Touchdowns by Sam Tomkins and Mike McIlorum book-ended a slick five-try display from a French outfit expertly marshalled by Dureau.
Typically, Wigan were quick out of the blocks.
An early penalty – when Paul Prescott had the ball stripped from his grasp – eased Wigan down field, Thomas Leuluai swung the ball to the right for Sam Tomkins to burst through the line, angle away from the covering defence and over for his third try of the season.
Richards stepped up to convert from the sidelines – his first involvement in the garme – but drifted his attempt wide.
And that was as good as it got for Wigan for 35 minutes, as the visiting outfit dismantled the usually water-tight defence with a classy show.
Former Newcastle Knights half-back Dureau launched a crossfield kick that Darrell Goulding couldn’t defuse, and Frederic Vaccari was on hand to collect the loose ball and touch down for their first try.
Dureau then hit his first of five first-half goals.
And they extended their lead in the 10th minute when Steve Menzies weaved through a scattered line from close-range to make it 12-4 in their favour.
Things went from bad to worse when the Dragons stormed downfield and crossed for their third try through prop Remi Casty, although captain Gregory Mounis deserved the praise for cutting through the defence when Ryan Hoffman slipped.
Wigan struggled to contain Catalan’s cavalier attacks, and when Hoffman spilled a rare attack, the visitors powered ahead when a long ball unleashed Blanch.
Sam Tomkins tracked him back, but the former Wakefield flyer threw the ball infield and Dureau couldn’t believe his luck when Mike McIlorum conceded defeat in the race for the ball.

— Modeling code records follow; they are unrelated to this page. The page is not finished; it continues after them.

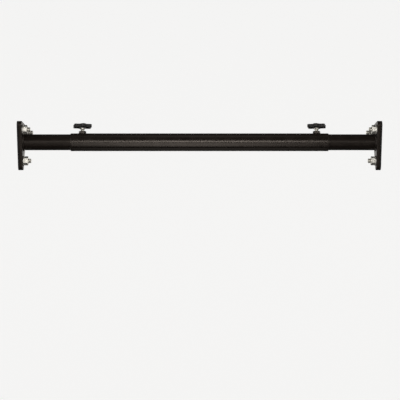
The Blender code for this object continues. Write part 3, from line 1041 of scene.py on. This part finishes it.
@dataclass
class LockKnob(EndAssembly):
    """The star knob with its screw, bush and cap, and the clamp pad under the screw."""

    x: float = 250.3 * MM
    turn: float = radians(18.5)
    lobes: int = 6
    ring: float = 16 * MM
    lobe: float = 5 * MM
    valley: float = 6 * MM
    base: float = 31.3 * MM
    top: float = 38.3 * MM
    edge: float = 0.8 * MM
    hub: float = 10.5 * MM
    hub_top: float = 39.2 * MM
    boss: float = 8.2 * MM
    bore: float = 4.2 * MM
    cap: float = 8.6 * MM
    cap_top: float = 39.6 * MM
    screw_tip: float = 19.6 * MM
    head_base: float = 33.2 * MM
    head_top: float = 38.0 * MM
    head_flats: float = 13 * MM
    screw: Thread = Thread(4 * MM, 1.25 * MM)
    lead: float = 0.4 * MM
    hollow: float = 3.0 * MM
    rim_wall: float = 1.5 * MM
    dish: float = 0.7 * MM
    seat_depth: float = 1.0 * MM
    arc_points: int = 20
    cap_steps: int = 96
    bush_steps: int = 64
    bush: float = 5.5 * MM
    bush_bore: float = 3.9 * MM
    bush_base: float = 28.0 * MM
    bush_top: float = 31.35 * MM

    def knob(self) -> Surface:
        """The star, as rings from the screw's socket, over the underside, rim and top, to the cap's seat.

        A rim ring is the outline inset by an amount. A round ring has the same polar angles as the outline.
        Rings between them are blends of the two, with a share of 0 on the outline and 1 on the round ring.

        Returns:
            The surface, closed at the axis above and below.
        """
        outline = Outline.star(self.lobes, self.ring, self.lobe, self.valley, self.arc_points)
        angle = np.arctan2(outline.points[:, 1], outline.points[:, 0])
        way = ways(angle)
        rings, heights, wear = [], [], []

        def place(points: Array, height: float, worn: float = 0.0) -> None:
            """Adds a ring."""
            rings.append(points)
            heights.append(height)
            wear.append(worn)

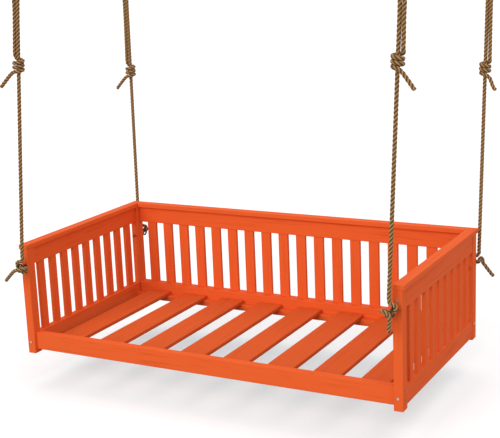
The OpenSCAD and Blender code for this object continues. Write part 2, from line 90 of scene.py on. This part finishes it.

The half-back’s conversion made it 24-4.
Three of the Dragons’ four tries came on the back of penalties from James Child, which gifted them good attacking positions, but in fairness to the official the penalty count at half-time was 4-4.

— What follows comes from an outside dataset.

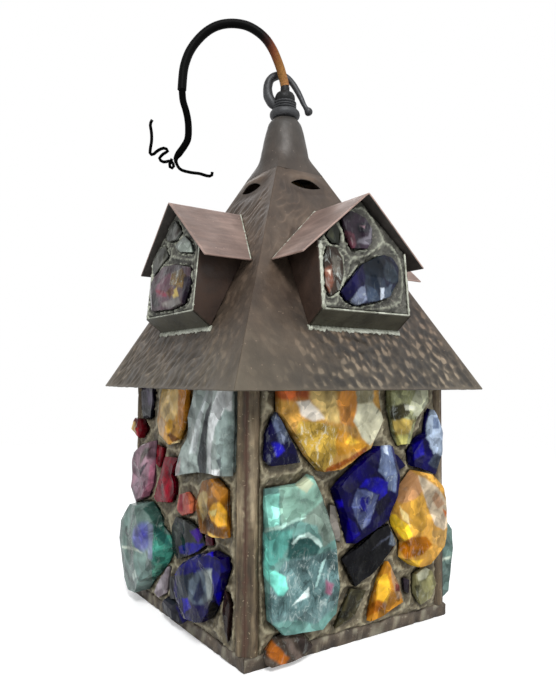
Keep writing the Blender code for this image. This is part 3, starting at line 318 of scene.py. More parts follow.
def marks(n, mask):
    """Small hammer marks where the mask asks for them: painted light and shade on their sides, as a colour
    factor, and their height.
    """
    sides = []
    for shift in (MARK_SHIFT, -MARK_SHIFT):
        cell = n.add("ShaderNodeTexVoronoi", feature="SMOOTH_F1")
        n.feed(cell, ("Scale", MARK_SCALE), ("Smoothness", 0.25),
               ("Vector", n.mapped(MARK_STRETCH, (-shift * 0.75, 0.0, -shift))))
        sides.append(cell.outputs["Distance"])
    # Painted light and shade: each mark lighter on one side and darker on the other.
    slope = n.maths("MULTIPLY", n.maths("SUBTRACT", sides[0], sides[1]), n.span(n.noise(70, 2), 0.22, 0.55))
    shade = n.ramp(n.span(slope, -0.26, 0.26), [(0.16, 0.26), (0.50, 0.66), (0.70, 0.86), (0.94, 2.70)])
    return n.mix(mask, (255, 255, 255), shade), n.maths("MULTIPLY", sides[0], mask)


def hammered_copper(name, dark, middle, light, low_tone, low, high, lined=False):
    """Patinated sheet: mottled, another tone towards its low edge, lighter on worn spots and painted
    highlights, darker in dents, painted shade on the marks, painted glints.
    """
    n = Finish(name, metallic=0.12)
    mottle = n.ramp(n.noise(28, 6, 0.6), [(0.30, dark), (0.52, middle), (0.74, light)])
    if lined:
        streaks = n.ramp(n.noise(520, 3, 0.6, stretch=(0.12, 0.12, 1)), [(0.35, 0.86), (0.65, 1.14)])
    else:
        streaks = n.ramp(n.noise(90, 3, 0.5, stretch=(1, 1, 0.25)), [(0.35, 0.78), (0.65, 1.12)])
    fade = n.maths("MULTIPLY", n.span(n.axis("Z"), high, low), n.noise(14, 4))
    colour = n.mix(fade, n.times(mottle, streaks), low_tone)
    # Lighter on worn high spots and on painted highlights, darker in the dents.
    colour = n.times(colour, n.ramp(n.attribute("WearAndShade"), [(0.0, 0.46), (0.5, 1.0), (1.0, 2.4)]))
    # Painted light and shade of the small hammer marks.
    shade, height = marks(n, n.attribute("Marks"))
    # Painted glints: tiny specks brighter than the sheet's lightest tone.
    glint_specks = n.ramp(n.noise(420, 2, 0.5), [(0.70, 0.0), (0.78, 0.55)])
    colour = n.mix(glint_specks, n.times(colour, shade), brighter(light, 2.2))
    rough = n.ramp(n.noise(60, 4), [(0.3, 0.42), (0.7, 0.62)])
    normal = n.bump(n.noise(260, 4, 0.6), 0.0006, 0.5, after=n.bump(height, 0.0016, 0.8))
    return n.finish(colour, rough, normal)


def lead_material(name, dark, middle, light, pale):
    """Lumpy leading: dull, with painted shade in its hollows by the glass and painted highlights on its
    ridges.
    """
    n = Finish(name, metallic=0.15)
    wear_and_shade = n.attribute("WearAndShade")
    mottle = n.ramp(n.noise(70, 6, 0.65), [(0.30, dark), (0.50, middle), (0.72, light)])
    # Painted shade where the value is low, by the glass; painted highlight where it is high, on crests and
    # the lip.
    colour = n.times(mottle, n.ramp(wear_and_shade, [(0.0, 0.30), (0.40, 0.78), (0.75, 1.25), (1.0, 1.70)]))
    # Pale tone over the highest ridges as painted highlight.
    colour = n.mix(n.ramp(wear_and_shade, [(0.60, 0.0), (0.95, 0.75)]), colour, pale)
    grains = n.ramp(n.noise(520, 3, 0.6), [(0.62, 0.0), (0.74, 0.5)])
    colour = n.mix(grains, colour, (186, 178, 160))
    rough = n.ramp(n.noise(120, 3), [(0.3, 0.42), (0.7, 0.70)])
    return n.finish(colour, rough, n.bump(n.noise(330, 5, 0.65), 0.0010, 0.6))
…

The Warriors had their own chances to score, but their attacks were far too easily-read and broke down far too often, through dropped passes and forward passes.
The Dragons, by contrast, executed their plays with perfect precision on the back of Dureau’s impeccable kicks. They grabbed a fifth try just before half-time when a crisp left-to-right passing move was finished by the evergreen Menzies, who at 37 is older than both of last night’s coaches.
Wigan patched-up their attack sufficiently enough to reply before half-time, as McIlorum shuffled over from close range for a try, Richards had no trouble converting.
Trailing by 20, presumably Maguire urged his players to keep hold of the ball in the second-half.
But from their first attack, Joel Tomkins lost possession in a one-on-one tackle, Shane Millard scooped up the loose ball and unselfishly sent Vaccarri over for his second try to make it 34-10. Dureau missed his first conversion of the night, but minutes later added a penalty when Chris Tuson was ruled offside, opening up a 26-point lead.
And when Leuluai’s pass was plucked from the air by Dureau and the scrum-half sprinted over for his second try before the hour-mark, many fans began heading for the exit doors.
That score beat the previous heaviest defeat under Maguire – the 38 points conceded against Harlequins last season – and Blanch’s try swelled their tally out to 46 points.
The fans who remained at least saw Carmont go over, after good approach play for Sam Tomkins and Richards, and then O’Loughlin touched down Sam Tomkins’ weighted grubber – tries converted by Richards – but it proved scant consolation.
Marsh added a late, scrappy try to reduce the gap even further after a Dureau drop-goal, but the late flurry did not deceive – Wigan were well outplayed on a thoroughly miserable evening, and the players left the field to muted applause.
Last night’s loss was the third in four games at the DW Stadium this year – including the World Club Challenge – and Maguire knows their performances will need to improve rapidly and considerably before they are next at home: to St Helens, on Good Friday.